By RACHAEL GRAY
Paola Covarrubias threw a large frisbee to a friend and her friend's mother on Saturday afternoon at Garfield Early Childhood Center.
She would have preferred to play outside, but the rain pushed Paola and friends inside the center. The school was participating in Nickelodeon's Worldwide Day of Play, which provides a day designated to get up, get out and get active.
The network went off air Saturday afternoon to encourage children to play.
The day is a day of awareness to combat sedentary lifestyles and childhood obesity, which can lead to heart and health issues in children.
According to Tracy Johnson, USD 457 director of food services, 43 percent of students kindergarten through eighth grade are overweight. Twenty-five percent of students are obese.
In order to address these issues and focus on staff wellness, Garfield Early Childhood Center has a wellness team to promote nutrition and activity in both staff and students.
Lisa Klager, early childhood special education teacher, is a co-coach on the wellness team.
On Tuesdays and Thursday, staff have designated 4:15 p.m. as a time to walk for 30 to 45 minutes.
"It's a routine. People can program it into their schedules. And we start from right here so people don't have to drive to the gym," she said.
As for the kids, Klager said staff try to keep students as active as possible.
She said a healthy student body and staff leads to overall success.

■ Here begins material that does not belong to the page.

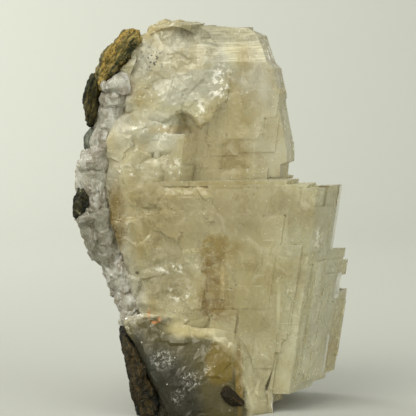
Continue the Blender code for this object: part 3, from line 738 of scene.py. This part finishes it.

"When you're healthy, you feel happy," she said.
A more healthy and energetic staff can benefit teaching, she said.
"We're able to get down and interact with students because of energy levels. Everyone is benefiting," she said.
Angela Anderson, school nurse, said she's seen childhood obesity slowly climb since she started in 2007.
"This event gives children the opportunity to get out and get active, to increase physical activity and decrease screen time," she said.
The screen time and sedentary lifestyles are two contributors to childhood obesity, she said.
Anderson said being obese as a child can develop into lifelong consequences that lead to heart disease and diabetes.
"We're finding kids at a lot younger ages starting to develop health problems," she said.
Josh Guymon, principal of GECC, said the wellness initiatives and Day of Play may help students develop good habits early in their lives.
"When you have younger students who are willing to try this out, they may be more likely to develop good habits that can turn into lifelong healthy lifestyles," he said.